What’s nearly brilliant about WALL-E is the way it uses the language of animation (first discovered by Charlie Chaplin) to create a complex choreography. There is very little talk, except for some coy buzzing and bleeping. The film unfolds through pantomime, making good use of the mise-en-scene to create an allegory of the Apocalypse. In some special moments, when the director drops all pretense of story, movement and sound accomplish a total synergy.

Then in a move which felt avant-garde for a big studio like Pixar, the early scenes are shot by a candid camera (as in reality TV), suggesting not so much audience voyeurism as an omniscient Machine-Camera. This is later supported by the reference to Stanley Kubrick’s Hal, the robotic control freak from 2001:A Space Odyssey. The trick never gets as subtle as it did in independent films, but for a mainstream animation, it’s pretty daring.

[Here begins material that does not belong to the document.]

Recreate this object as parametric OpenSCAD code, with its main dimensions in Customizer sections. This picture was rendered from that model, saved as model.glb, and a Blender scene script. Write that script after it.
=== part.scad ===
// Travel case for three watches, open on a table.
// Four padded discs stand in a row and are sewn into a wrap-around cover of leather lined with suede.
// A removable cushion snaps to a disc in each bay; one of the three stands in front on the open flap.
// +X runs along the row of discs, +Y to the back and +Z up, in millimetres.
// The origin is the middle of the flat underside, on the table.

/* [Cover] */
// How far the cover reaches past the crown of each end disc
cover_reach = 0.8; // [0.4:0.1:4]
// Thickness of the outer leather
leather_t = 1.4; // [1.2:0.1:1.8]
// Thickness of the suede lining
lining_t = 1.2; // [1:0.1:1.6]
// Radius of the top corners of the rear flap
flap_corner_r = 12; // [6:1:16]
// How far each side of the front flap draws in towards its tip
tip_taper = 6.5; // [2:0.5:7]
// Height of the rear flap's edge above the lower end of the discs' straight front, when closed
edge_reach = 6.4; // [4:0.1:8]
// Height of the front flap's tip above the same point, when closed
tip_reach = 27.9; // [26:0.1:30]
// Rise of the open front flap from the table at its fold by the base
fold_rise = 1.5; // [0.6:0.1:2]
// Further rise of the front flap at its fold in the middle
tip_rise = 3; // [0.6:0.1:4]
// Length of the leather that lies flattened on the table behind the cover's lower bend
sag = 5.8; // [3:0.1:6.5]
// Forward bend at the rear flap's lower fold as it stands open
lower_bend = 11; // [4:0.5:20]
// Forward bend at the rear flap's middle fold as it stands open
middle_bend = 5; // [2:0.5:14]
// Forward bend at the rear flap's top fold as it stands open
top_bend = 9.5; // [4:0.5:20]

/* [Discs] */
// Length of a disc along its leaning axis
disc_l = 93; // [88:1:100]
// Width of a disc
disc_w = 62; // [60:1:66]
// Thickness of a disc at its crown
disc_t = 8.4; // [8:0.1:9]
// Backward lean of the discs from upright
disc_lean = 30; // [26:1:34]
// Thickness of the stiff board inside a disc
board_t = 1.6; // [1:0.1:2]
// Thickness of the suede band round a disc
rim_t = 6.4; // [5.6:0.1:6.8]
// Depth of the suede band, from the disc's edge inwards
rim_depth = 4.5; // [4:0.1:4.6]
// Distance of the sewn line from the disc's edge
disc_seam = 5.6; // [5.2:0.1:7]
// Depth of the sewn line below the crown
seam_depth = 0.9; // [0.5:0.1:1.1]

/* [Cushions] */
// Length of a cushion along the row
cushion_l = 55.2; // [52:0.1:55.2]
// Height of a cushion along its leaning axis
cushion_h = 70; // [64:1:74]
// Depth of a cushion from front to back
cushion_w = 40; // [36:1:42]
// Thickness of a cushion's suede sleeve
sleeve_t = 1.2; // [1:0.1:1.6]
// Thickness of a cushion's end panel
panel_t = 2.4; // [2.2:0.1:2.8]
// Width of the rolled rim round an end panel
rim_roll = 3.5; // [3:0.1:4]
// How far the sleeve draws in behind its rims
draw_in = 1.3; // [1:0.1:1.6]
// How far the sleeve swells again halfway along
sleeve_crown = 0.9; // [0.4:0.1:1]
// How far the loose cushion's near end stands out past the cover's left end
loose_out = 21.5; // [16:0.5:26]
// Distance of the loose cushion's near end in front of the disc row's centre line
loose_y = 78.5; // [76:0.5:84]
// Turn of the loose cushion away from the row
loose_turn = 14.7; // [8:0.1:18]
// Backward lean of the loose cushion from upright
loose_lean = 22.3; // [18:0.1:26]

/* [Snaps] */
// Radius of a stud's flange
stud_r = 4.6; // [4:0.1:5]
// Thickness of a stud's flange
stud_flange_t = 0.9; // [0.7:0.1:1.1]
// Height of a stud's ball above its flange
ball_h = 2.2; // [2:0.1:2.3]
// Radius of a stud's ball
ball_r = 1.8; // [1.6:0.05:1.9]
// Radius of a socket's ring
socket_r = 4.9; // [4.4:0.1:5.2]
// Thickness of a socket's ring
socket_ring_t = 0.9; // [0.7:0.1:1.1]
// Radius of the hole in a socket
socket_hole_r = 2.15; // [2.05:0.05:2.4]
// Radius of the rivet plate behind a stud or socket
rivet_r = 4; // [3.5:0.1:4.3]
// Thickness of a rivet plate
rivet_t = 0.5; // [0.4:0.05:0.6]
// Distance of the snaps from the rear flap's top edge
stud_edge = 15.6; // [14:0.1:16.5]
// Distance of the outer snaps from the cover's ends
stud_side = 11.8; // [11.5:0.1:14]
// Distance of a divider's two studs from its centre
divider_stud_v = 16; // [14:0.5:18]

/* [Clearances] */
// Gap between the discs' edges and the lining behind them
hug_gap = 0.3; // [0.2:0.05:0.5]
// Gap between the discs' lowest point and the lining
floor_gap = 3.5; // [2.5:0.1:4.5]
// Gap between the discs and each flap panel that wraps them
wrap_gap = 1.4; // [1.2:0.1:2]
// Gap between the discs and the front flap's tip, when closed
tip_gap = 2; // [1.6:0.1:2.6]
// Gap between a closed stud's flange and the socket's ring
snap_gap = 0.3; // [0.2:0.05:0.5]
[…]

The second, ”environmental” part of the movie is a rather weak parody wherein the humans of the future appear as half-paralyzed slugs living on a spaceship. This is where the 1950s Americana comes in, readers, for Pixar’s brand of social critique is a subliminal advertisement for 1950s consumerist bliss. It’s very important that Americans should feel that their country still stands for a middle class Paradise in the midst of the Iraqi war.

Set design draws on the obsessive scavenging of the 1980s and of course, it re-brands Lucas’s STAR WARS and Spielberg’s EXTRATERRESTRIAL abundantly. Yet the parody neither made me laugh nor did it get me to sweat over issues: as it turns out, humaneness will triumph in the end and the exiled people will return from the City in the Clouds to Mother Earth. Wall-E shall overcome his Oedipus complex, be reborn, and the story of Adam and Eve shall recommence.

Among the many opportunities missed was a bleak ending (which the makers originally intended) with WALL-E completely losing his hard disk and his memories of being human. With such an ending, the film would have stayed truer to its origins in 1980s apocalyptic science fiction.